The Sigma is Creative’s current flagship product that sits above the Tactic3D Alpha headphones. It uses the same tech as the World of Warcraft edition, the only difference being it has been courted off of all the clan and franchise association. Oh and not to mention a hefty price cut.
Out of the box, the Sigma looks mean and purposeful. The headsets are massive by all means, and they don’t flex at all. The two ear cups fit right into my palm, wholly and raring to the go. They are padded with thick soft material that plug right into your ears, sucking in air around the cups – I could literally feel my ears block like during a plane take off. The headband is padded with the same material as well and rests quite easily on the head, however, if you have superb flowing hair like me (or, er a greasy bunch), it tends to slide off some times. Overall, though, the headphones were extremely comfortable during long sessions. Despite its size, they are light on the grip and feel light on the head as well. I never had twisted or sore ears during or after wearing them. However, I found the cable to be a bit short but I suspect it could be my setup that needs to get over an arch to get to the USB. But I never faced problems with other headphones, so…
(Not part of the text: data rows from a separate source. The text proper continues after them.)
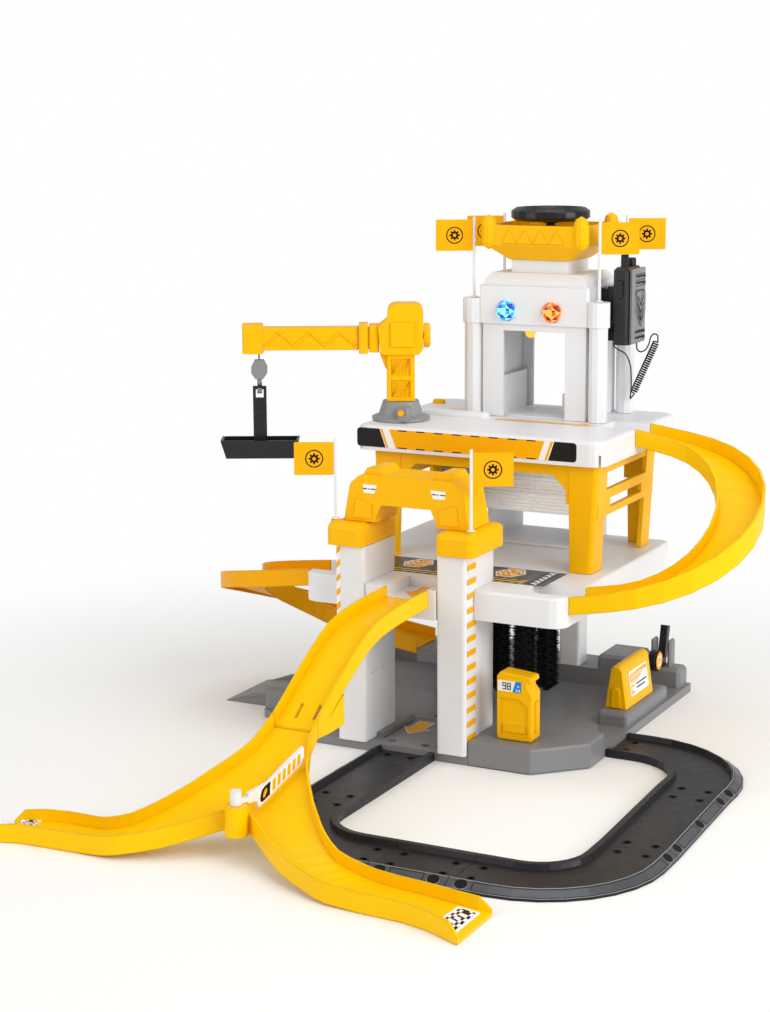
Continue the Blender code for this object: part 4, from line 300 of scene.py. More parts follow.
LENS_TONES = {"lamp_blue": ((12, 70, 170), (25, 140, 225), (120, 215, 255)),
              "lamp_orange": ((150, 30, 5), (235, 85, 15), (255, 160, 70)),
              "lamp_amber": ((225, 150, 20), (250, 190, 50), (255, 225, 130))}
LENS_RINGS = ((9.6, 0.0), (9.2, 1.8), (6.6, 3.2), (3.4, 3.9))   # radius, height over the wall
LENS_SIDES = 8
LENS_BARE = 1.7                # how far the CAD's lens may stand out before the facets must too
LAMP_SIDE = 9                  # from a lamp's centre to the plain wall beside it


def lamps():
    """Three lit lenses; the two on the wall are cut into facets of three tones."""
    for node, tones in LENS_TONES.items():
        mats = [lens(f"{node}_tone_{k}", srgb(*tone), 0.25 + 0.3 * k)
                for k, tone in enumerate(tones)]
        dress(node, mats[1])
        if node == "lamp_amber":
            continue
        low, high = [Vector(c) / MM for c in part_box(node)]
        cu, cv = (low.x + high.x) / 2, (low.z + high.z) / 2
        beside = Vector((cu + LAMP_SIDE, 0, cv))
        wall = surface("tower_shell").ray_cast(beside, Vector((0, 1, 0)))[0].y
        more = max(0.0, wall - low.y - LENS_BARE)
        bm = bmesh.new()
        rows = []
        for j, (r, out) in enumerate(LENS_RINGS):
            y = wall - out - (more if j > 1 else 0)
            start = TAU / (2 * LENS_SIDES) * (1 + j % 2)
            rows.append([bm.verts.new(Vector((u, y, v)) * MM)
                         for u, v in disc(cu, cv, r, sides=LENS_SIDES, start=start)])
        for j, (outer, inner) in enumerate(zip(rows, rows[1:])):
            for k in range(LENS_SIDES):
                n = (k + 1) % LENS_SIDES
                near, far = (k, n) if j % 2 == 0 else (n, k)
                for m, corners in enumerate(((outer[k], outer[n], inner[near]),
                                             (inner[k], inner[n], outer[far]))):
                    bm.faces.new(corners).material_index = (k * 2 + j + m * 2) % len(mats)
        bm.faces.new(rows[-1]).material_index = len(mats) - 1
        bmesh.ops.recalc_face_normals(bm, faces=bm.faces)
        finish_piece(node + "_facets", bm, mats, "garage")


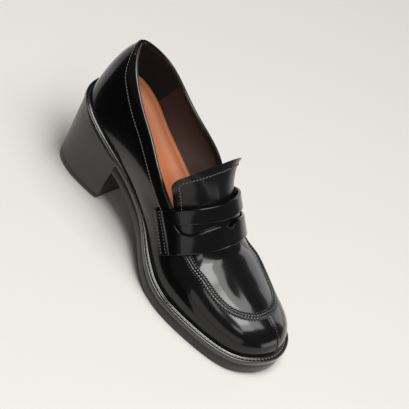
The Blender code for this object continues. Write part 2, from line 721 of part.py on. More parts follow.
def main():
    """Clear the scene and build the shoe from the floor up."""
    for thing in list(bpy.data.objects):
        bpy.data.objects.remove(thing)
    shoe = bpy.data.collections.new("loafer_pump")
    cutters = bpy.data.collections.new("cutters")
    for collection in (shoe, cutters):
        bpy.context.scene.collection.children.link(collection)
    pieces = [
        build_outsole(shoe),
        build_heel(shoe),
        build_midsole(shoe),
        build_insole(shoe),
        build_upper(shoe),
        build_tongue(shoe),
        build_strap(shoe, cutters),
        build_apron_seam(shoe),
        build_collar_band(shoe),
    ]
    centre_in_plan(pieces)


main()
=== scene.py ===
"""Visual scene of the loafer pump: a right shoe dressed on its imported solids, on a plain floor.

Lengths are metres. In shoe terms s runs from the back of the heel to the toe, x is the side
(plus = the wearer's inner side) and z the height. Every piece is laid on one last.
"""

import logging
from collections.abc import Callable, Mapping, Sequence
from dataclasses import dataclass
from enum import Enum
from itertools import product
from math import pi, radians
from typing import ClassVar, NamedTuple

import bmesh
import bpy
import numpy as np
from mathutils import Matrix, Vector


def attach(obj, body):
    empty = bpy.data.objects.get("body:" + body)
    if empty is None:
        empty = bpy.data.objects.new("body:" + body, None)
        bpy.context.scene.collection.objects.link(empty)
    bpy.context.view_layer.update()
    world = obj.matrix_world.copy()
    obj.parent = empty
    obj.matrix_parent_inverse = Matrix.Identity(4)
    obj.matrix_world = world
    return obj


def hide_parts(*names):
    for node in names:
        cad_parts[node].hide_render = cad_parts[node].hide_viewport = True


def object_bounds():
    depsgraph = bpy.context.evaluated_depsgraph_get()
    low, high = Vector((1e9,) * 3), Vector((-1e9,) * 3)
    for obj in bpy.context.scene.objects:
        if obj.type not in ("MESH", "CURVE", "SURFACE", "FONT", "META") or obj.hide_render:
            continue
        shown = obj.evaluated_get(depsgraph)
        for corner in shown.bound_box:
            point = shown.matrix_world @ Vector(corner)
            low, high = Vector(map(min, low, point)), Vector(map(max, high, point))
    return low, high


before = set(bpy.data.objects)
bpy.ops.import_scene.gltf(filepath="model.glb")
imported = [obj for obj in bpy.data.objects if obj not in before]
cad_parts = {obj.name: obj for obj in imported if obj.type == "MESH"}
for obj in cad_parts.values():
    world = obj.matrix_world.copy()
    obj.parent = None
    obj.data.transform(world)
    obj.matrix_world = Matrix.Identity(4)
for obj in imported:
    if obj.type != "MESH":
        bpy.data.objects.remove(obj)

CAD_BOX = [list(corner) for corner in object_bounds()]
LOG = logging.getLogger("loafer")
Array = np.ndarray
Curve = Callable[[Array], Array]
PROBE = 0.002  # step in u and v over which slopes are taken
TINY = 1e-5  # points closer than this are one
MM = 0.001  # sections are drawn in millimetres
TO_ROW = np.array([1.0, -1.0, 1.0])  # the row frame's Y runs against s
STITCH_RISE = 0.00008  # how far fine stitches stand off their leather


@dataclass(frozen=True)
class ShoeSizes:
    """Driving dimensions in metres, the same as the solids have."""

    sole_length: float = 0.250
    ball_width: float = 0.0855
    heel_rise: float = 0.0593
    toe_spring: float = 0.005
    instep_height: float = 0.065
    collar_height: float = 0.056
    outsole: float = 0.0086
    outsole_inset: float = 0.0004
    midsole: float = 0.0038
    welt_forefoot: float = 0.0050
    welt_waist: float = 0.0016
    welt_heel: float = 0.0034
    gap: float = 0.0003
    wall: float = 0.0020
    strap_back: float = 0.1407
    strap_width: float = 0.0340
    strap_over_throat: float = 0.0080
    apron_width: float = 0.0640
    apron_tip: float = 0.2206
    apron_squareness: float = 2.3


SIZES = ShoeSizes()


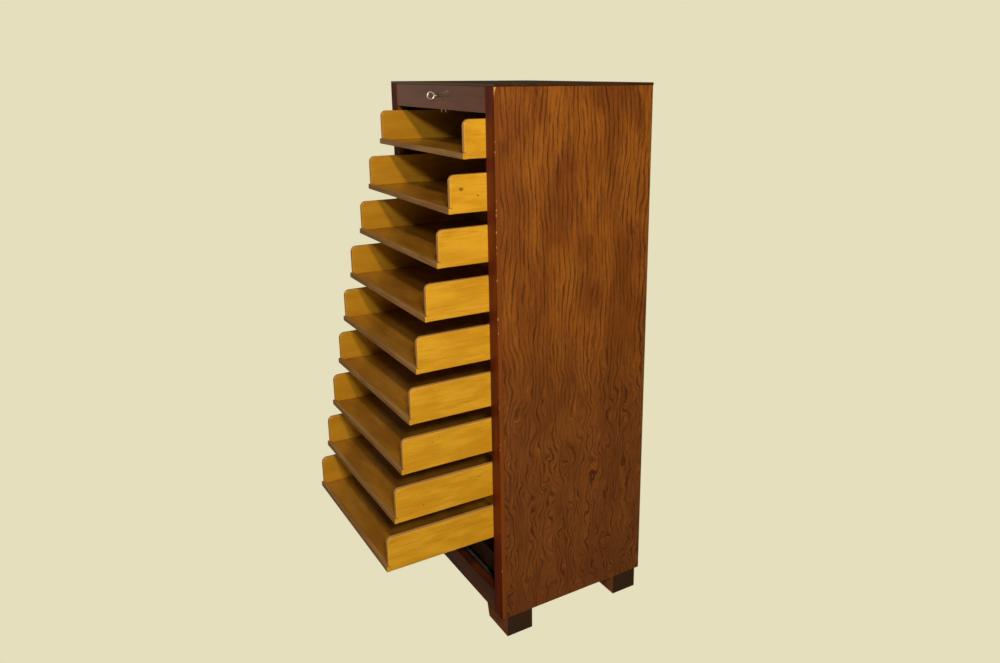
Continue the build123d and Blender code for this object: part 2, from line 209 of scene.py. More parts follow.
def makeVeneer():
    f = veneerFinish
    material, tree, shader, place = startMaterial("stainedOakVeneer", {
        "Roughness": 0.42, "IOR": 1.5, "Coat Weight": 0.22, "Coat Roughness": 0.3,
    })
    split = addNode(tree, "ShaderNodeSeparateXYZ", {"Vector": place})
    low = addNode(tree, "ShaderNodeMapRange", {
        "Value": split.outputs["Z"], "From Min": f["waveStarts"][1], "From Max": f["waveStarts"][0],
        "To Min": 1.0, "To Max": 0.0,
    }, interpolation_type="SMOOTHSTEP").outputs["Result"]

    # The grain lines swing to and fro across the panel, more tightly lower down
    reach = addNode(tree, "ShaderNodeMapRange", {
        "Value": low, "To Min": f["tightSwing"][0] * mm * 2, "To Max": f["tightSwing"][1] * mm * 2,
    }, interpolation_type="SMOOTHSTEP").outputs["Result"]
    wave = 0.0
    slowReach = f["slowSwing"] * mm * 2
    for across, along, detail, swing in ((130.0, 260.0, 1.0, slowReach), (38.0, 62.0, 1.5, reach)):
        noise = threads(tree, place, "z", across, along, detail)
        centred = addNode(tree, "ShaderNodeMath", {0: noise, 1: 0.5}, operation="SUBTRACT")
        wave = addNode(tree, "ShaderNodeMath", {0: centred.outputs[0], 1: swing, 2: wave},
                       operation="MULTIPLY_ADD").outputs[0]
    for knot in f["knots"]:
        wave = partRoundKnot(tree, place, wave, knot)
    across = addNode(tree, "ShaderNodeMath", {0: split.outputs["Y"], 1: wave}, operation="ADD").outputs[0]
    grainPlace = addNode(tree, "ShaderNodeCombineXYZ", {
        "X": split.outputs["X"], "Y": across, "Z": split.outputs["Z"],
    }).outputs["Vector"]

    # Growth rings, frayed by the streaks and broken up along their length
    streak = threads(tree, grainPlace, "z", f["streakAcross"], f["streakAlong"], 3.0, 0.6)
    frayed = addNode(tree, "ShaderNodeMath", {0: streak, 1: 5.0}, operation="MULTIPLY")
    turn = addNode(tree, "ShaderNodeMath", {
        0: across, 1: 2 * math.pi / (f["ringSpacing"] * mm), 2: frayed.outputs[0],
    }, operation="MULTIPLY_ADD")
    ring = addNode(tree, "ShaderNodeMath", {0: turn.outputs[0]}, operation="SINE")
    ringShare = addNode(tree, "ShaderNodeMapRange", {
        "Value": ring.outputs[0], "From Min": 0.25, "From Max": 0.95,
    }, interpolation_type="SMOOTHSTEP")
    broken = addNode(tree, "ShaderNodeMapRange", {
        "Value": threads(tree, grainPlace, "z", 7.0, 90.0, 2.0), "From Min": 0.36, "From Max": 0.6,
        "To Min": 0.15, "To Max": 0.8,
    }, interpolation_type="SMOOTHSTEP")
    line = addNode(tree, "ShaderNodeMath", {
        0: ringShare.outputs["Result"], 1: broken.outputs["Result"],
    }, operation="MULTIPLY")

    pore = threads(tree, grainPlace, "z", f["poreAcross"], f["poreAlong"], 1.0)
    ground = stain(tree, f["mid"], f["light"], threads(tree, place, "z", 60.0, 210.0, 2.0), 0.35, 0.65)
    ground = stain(tree, ground, f["redTone"], threads(tree, place, "z", 100.0, 150.0, 1.0), 0.5, 0.72, 0.6)
    # Painted shade: the colour darkens towards the bottom of the panel, standing in for the light falling off
    # there
    ground = stain(tree, ground, f["low"], low, 0.0, 1.0, 0.6)
    lined = addNode(tree, "ShaderNodeMix", {0: line.outputs[0], 6: ground, 7: toLinear(f["dark"])},
                    data_type="RGBA")
    colour = stain(tree, lined.outputs[2], f["dark"], streak, 0.52, 0.66, 0.55)
    colour = stain(tree, colour, f["fleck"], streak, 0.42, 0.3, 0.4)
    colour = stain(tree, colour, f["dark"], pore, 0.56, 0.7, 0.5)
    sunk = addNode(tree, "ShaderNodeMath", {0: streak, 1: -1.0}, operation="MULTIPLY")
    dress(tree, shader, colour, sunk.outputs[0], 0.15, 0.5)
    return material


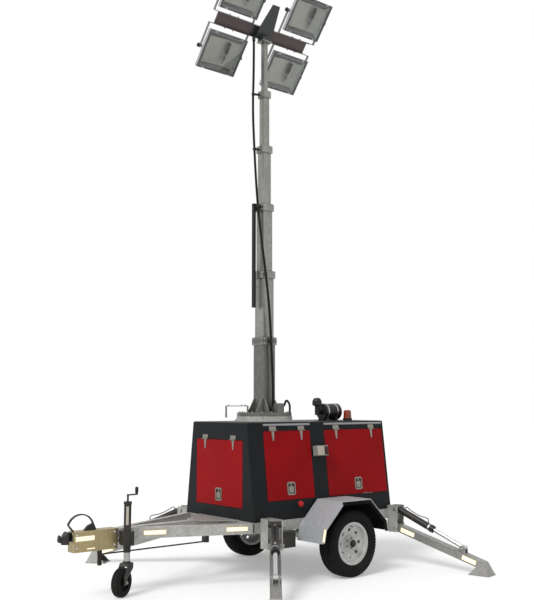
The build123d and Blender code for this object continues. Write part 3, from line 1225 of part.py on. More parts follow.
with BuildPart() as outrigger_brackets:
    for name, side, behind, splay, stand in OUTRIGGERS:
        plane = outrigger_frame(side, behind, splay, stand)
        ends = [plane.from_local_coords(Vector(0, 0, CHEEK_HALF * end)) for end in (1, -1)]
        with BuildSketch(Plane.XY.offset(BRACKET_LOW)):
            with BuildLine():
                Polyline((ends[0].X, ends[0].Y), (ends[1].X, ends[1].Y), (side * RAIL_FACE, ends[1].Y),
                         (side * RAIL_FACE, ends[0].Y), close=True)
            make_face()
            if stand:
                offset(amount=-BRACKET_WALL, mode=Mode.SUBTRACT)
        extrude(amount=BRACKET_HIGH - BRACKET_LOW)
        for end in (1, -1):
            with BuildSketch(plane.offset(end * CHEEK_IN)):
                with BuildLine():
                    Polyline((0, BRACKET_LOW), (0, BRACKET_HIGH), (LEG_PIVOT_OUT + 32, BRACKET_HIGH),
                             (LEG_PIVOT_OUT + 32, CYL_PIVOT_Z - 60), (LEG_PIVOT_OUT + 22, LEG_PIVOT_Z + 60),
                             (LEG_PIVOT_OUT + 32, LEG_PIVOT_Z + 20), (LEG_PIVOT_OUT + 24, BRACKET_LOW),
                             close=True)
                make_face()
            extrude(amount=end * CHEEK_T)
        with BuildSketch(plane):
            with Locations(leg_pivot, cyl_pivot):
                Circle(PIN_R)
        extrude(amount=CHEEK_HALF + 5, both=True)
save(outrigger_brackets.part, "outrigger_brackets")

for name, side, behind, splay, stand in OUTRIGGERS:
    plane = outrigger_frame(side, behind, splay, stand)
    half = LEG_H / 2
    core = half - LEG_WALL
    with BuildPart() as leg:
        foot_plane = Plane(origin=plane.from_local_coords(Vector(FOOT_MIDDLE, 0, 0)),
                           x_dir=plane.x_dir, z_dir=(0, 0, 1))
        shroud_end = LEG_END[0] - FOOT_MIDDLE
        for wall, mode in ((0.0, Mode.ADD), (SHROUD_T, Mode.SUBTRACT)):
            back = 4 * wall
            with BuildSketch(foot_plane.offset(FOOT_T)):
                with Locations(((-back - wall) / 2, 0)):
                    Rectangle(FOOT_L - 2 * FOOT_RIM + back - wall, FOOT_W - 2 * FOOT_RIM - 2 * wall)
            with BuildSketch(foot_plane.offset(LEG_END_Z - LEG_WALL)):
                with Locations((shroud_end - (SHROUD_TOP + back + wall) / 2, 0)):
                    Rectangle(SHROUD_TOP + back - wall, LEG_W - 2 * wall)
            loft(mode=mode)
        with BuildSketch(plane):
            with BuildLine():
                Polyline(leg_point(-LEG_TAIL, -half), leg_point(-LEG_TAIL, half), LEG_END, LEG_TOE, close=True)
            make_face()
        extrude(amount=LEG_W / 2, both=True)
        with BuildSketch(plane):
            with Locations(leg_pivot):
                Circle(BOSS_R)
        extrude(amount=BOSS_END, both=True)
        with BuildSketch(plane):
            with BuildLine():
                Polyline(leg_point(-LEG_TAIL - LEG_WALL, -core), leg_point(-LEG_TAIL - LEG_WALL, core),
                         leg_at_reach(core, LEG_END[0] - LEG_WALL), leg_at_reach(-core, LEG_END[0] - LEG_WALL),
                         close=True)
            make_face()
        extrude(amount=LEG_W / 2 - LEG_WALL, both=True, mode=Mode.SUBTRACT)
        with BuildSketch(plane):
            with Locations(leg_pivot):
                Circle(PIN_R + PIN_GAP)
        extrude(amount=CHEEK_IN, both=True, mode=Mode.SUBTRACT)
        with BuildSketch(foot_plane):
            RectangleRounded(FOOT_L, FOOT_W, FOOT_CORNER_R)
        extrude(amount=FOOT_T)
        for end in (1, -1):
            with BuildSketch(plane.offset(end * LUG_GAP / 2)):
                with BuildLine():
                    Polyline(leg_point(ROD_ALONG - 46, half), leg_point(ROD_ALONG - 20, ROD_RISE + 18),
                             leg_point(ROD_ALONG + 20, ROD_RISE + 18), leg_point(ROD_ALONG + 46, half),
                             close=True)
                make_face()
            extrude(amount=end * LUG_T)
            with BuildSketch(plane.offset(end * (LUG_GAP / 2 + LUG_T))):
                with Locations(rod_pin):
                    Circle(PIN_R)
            extrude(amount=end * 5)
    save(leg.part, f"outrigger_leg_{name}")

    cyl_plane = Plane(origin=plane.from_local_coords(Vector(cyl_pivot[0], cyl_pivot[1], 0)),
                      x_dir=plane.z_dir,
                      z_dir=(plane.x_dir * math.cos(cyl_slope) + Vector(0, 0, math.sin(cyl_slope))))
    with BuildPart() as barrel:
        with BuildSketch(cyl_plane.offset(EYE_R)):
            Circle(BARREL_R)
        extrude(amount=BARREL_LEN - EYE_R)
        with BuildSketch(plane):
            with Locations(cyl_pivot):
                Circle(EYE_R + 4)
        extrude(amount=BOSS_END, both=True)
        with BuildSketch(plane):
            with Locations(cyl_pivot):
                Circle(PIN_R + PIN_GAP)
        extrude(amount=CHEEK_IN, both=True, mode=Mode.SUBTRACT)
        with BuildSketch(cyl_plane.offset(70)):
            Circle(ROD_R + PIN_GAP)
        extrude(amount=BARREL_LEN - 70, mode=Mode.SUBTRACT)
        with BuildSketch(cyl_plane.offset(BARREL_LEN - 34)):
            Circle(BARREL_R + BARREL_COLLAR)
            Circle(ROD_R + PIN_GAP, mode=Mode.SUBTRACT)
        extrude(amount=34)
    save(barrel.part, f"outrigger_barrel_{name}")
    with BuildPart() as rod:
        with BuildSketch(cyl_plane.offset(BARREL_LEN - ROD_OVERLAP)):
            Circle(ROD_R)
        extrude(amount=CYL_LEN - BARREL_LEN + ROD_OVERLAP - EYE_R / 2)
        with BuildSketch(plane):
            with Locations(rod_pin):
                Circle(EYE_R)
        extrude(amount=LUG_GAP / 2 - 2, both=True)
    save(rod.part, f"outrigger_rod_{name}")

print("axle y", round(AXLE_Y, 1), "mast y", round(MAST_Y, 1), "nose y", round(NOSE_Y, 1))
raised = math.radians(LEG_RAISE) - slope
pin_up = (leg_pivot[0] + ROD_ALONG * math.cos(raised) - ROD_RISE * math.sin(raised),
          leg_pivot[1] + ROD_ALONG * math.sin(raised) + ROD_RISE * math.cos(raised))
up_run = (pin_up[0] - cyl_pivot[0], pin_up[1] - cyl_pivot[1])
barrel_turn = math.degrees(math.atan2(up_run[1], up_run[0]) - cyl_slope)
stroke = math.hypot(*up_run) - CYL_LEN
print("barrel turn", round(barrel_turn, 3), "stroke", round(stroke, 2))
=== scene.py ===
"""Looks of a mobile light tower: finishes for its frame, and the fine pieces that go on it."""

import json
import math

import bmesh
import bpy
import numpy as np
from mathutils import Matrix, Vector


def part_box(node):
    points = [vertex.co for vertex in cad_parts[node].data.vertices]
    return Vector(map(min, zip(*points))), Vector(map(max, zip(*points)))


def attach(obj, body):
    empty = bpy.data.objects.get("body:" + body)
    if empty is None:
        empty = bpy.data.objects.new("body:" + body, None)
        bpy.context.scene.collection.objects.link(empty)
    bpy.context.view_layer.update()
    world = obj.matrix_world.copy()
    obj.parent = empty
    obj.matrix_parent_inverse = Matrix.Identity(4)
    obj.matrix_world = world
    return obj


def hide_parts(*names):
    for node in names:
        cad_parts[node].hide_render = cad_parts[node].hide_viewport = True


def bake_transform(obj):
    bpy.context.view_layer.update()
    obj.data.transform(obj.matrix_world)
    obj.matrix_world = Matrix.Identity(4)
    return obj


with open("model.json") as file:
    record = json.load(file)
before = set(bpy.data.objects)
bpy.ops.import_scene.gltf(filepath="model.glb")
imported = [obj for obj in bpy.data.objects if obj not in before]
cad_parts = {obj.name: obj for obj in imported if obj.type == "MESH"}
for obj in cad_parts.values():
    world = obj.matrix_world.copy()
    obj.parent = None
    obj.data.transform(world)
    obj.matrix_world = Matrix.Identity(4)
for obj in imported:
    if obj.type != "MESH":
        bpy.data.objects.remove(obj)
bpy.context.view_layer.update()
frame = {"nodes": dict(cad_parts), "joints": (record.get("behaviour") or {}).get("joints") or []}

bl_info = {
    "name": "Mobile light tower",
    "version": (1, 0, 0),
    "blender": (4, 5, 0),
    "location": "View3D > Sidebar > Light tower",
    "description": "Dresses the light tower with its finishes and fine pieces",
    "category": "Add Mesh",
}


# Places taken from the frame, in metres

def low(node):
    """The lowest corner of a node of the frame."""
    return np.array(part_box(node)[0])


def high(node):
    """The highest corner of a node of the frame."""
    return np.array(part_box(node)[1])


def unit(vector):
    """A vector divided by its own length."""
    vector = np.asarray(vector, float)
    return vector / np.linalg.norm(vector)


JOINTS = {joint["name"]: joint for joint in frame["joints"]}


def pivot(name):
    """The point that a joint turns about."""
    return np.array(JOINTS[name]["pos_m"], float)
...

There are two ways the headphones can be connected: USB or analogue. You can choose to use the headphone and mic jacks straight from your sound card, or connect it through the provided USB dongle that unlocks the THX TruStudio Pro control panel. It’s a neat looking software. You can choose to create and save profiles using different settings, hence the ‘Tactic’ name. You can even passcode protect it from prying ears. The THX TruStudio Pro gives you a number of options to tinker with, namely Crystalizer, Surround, Bass, Dialog Plus and Smart Volume, all self explanatory and all doing very minimal to help the sound. Crystalizer worked the best however, giving the sound a little ‘liveliness’ as promised. I choose to turn off Surround as it would bring the focus on the front speakers, absolutely killing immersion in movies and games. Bass had to be turned down from the default setting to let it not get overwhelming. Dialog Plus and Smart Volume had absolutely no effect but I kept that on anyway.
The control panel also features a fun little thing called VoiceFX that utilizes the mic. The software converts your voice, in real-time, to the available presets such as an Orc, or an Alien Brute or a scrappy kid. It’s fun to goof around with your friends and family with it…for about five minutes that is, before it gets boring. A rather cool inclusion, nonetheless.
The mic performed well, picking enough details with loud and clear voice. The only gripe I have with it is that you cannot hide it from your view. You cannot slide it over the headband when you are not using it; it stays fixed in its place. So if you are not using your mic, you will have to remove it and keep it aside. It’s minor but it does become an annoyance.
Okay, enough of talking now let’s get to the listening. Percy Jackson was a terrible movie, an abysmal adaption, but thankfully the action sequences were pretty fantastic and the DTS sound gave plenty of workout to the Sigma. I have no complaints on this front, the sound was brilliantly reproduced and I was wholly immersed staring at Alexan…err, watching the battles between the furies and the demigods. The music bit was a little botchy, though. Not that it was terrible, but the sound was a bit soft and I had to keep the bass in check to not let it get muddy.
However, the Sigma roars on its home ground: video games. Call of Duty: Black Ops just sounded simply fantastic. I could feel each and every corner of the headphones pumping, I could feel the bullets zipping by from the sides and behind, I could hear a shout or a scream from the top left corner, I could pinpoint were the rocket launcher was, I could feel the punch of my gun as I sprayed, crunching flesh and bones as I ploughed through the enemies. It was incredible. It was, to put it in a pun, music to my ears.
For approx. AED 600, the Creative Tactic3D Sigma maybe slightly too expensive but if you have the pocket, the Sigma is a serious contender among the competing lineup. It’s got great comfort, decent software support and excellent sound performance. However, if you are looking at these to do your music work, they may not be the best choice. For gaming and movies, you won’t be disappointed.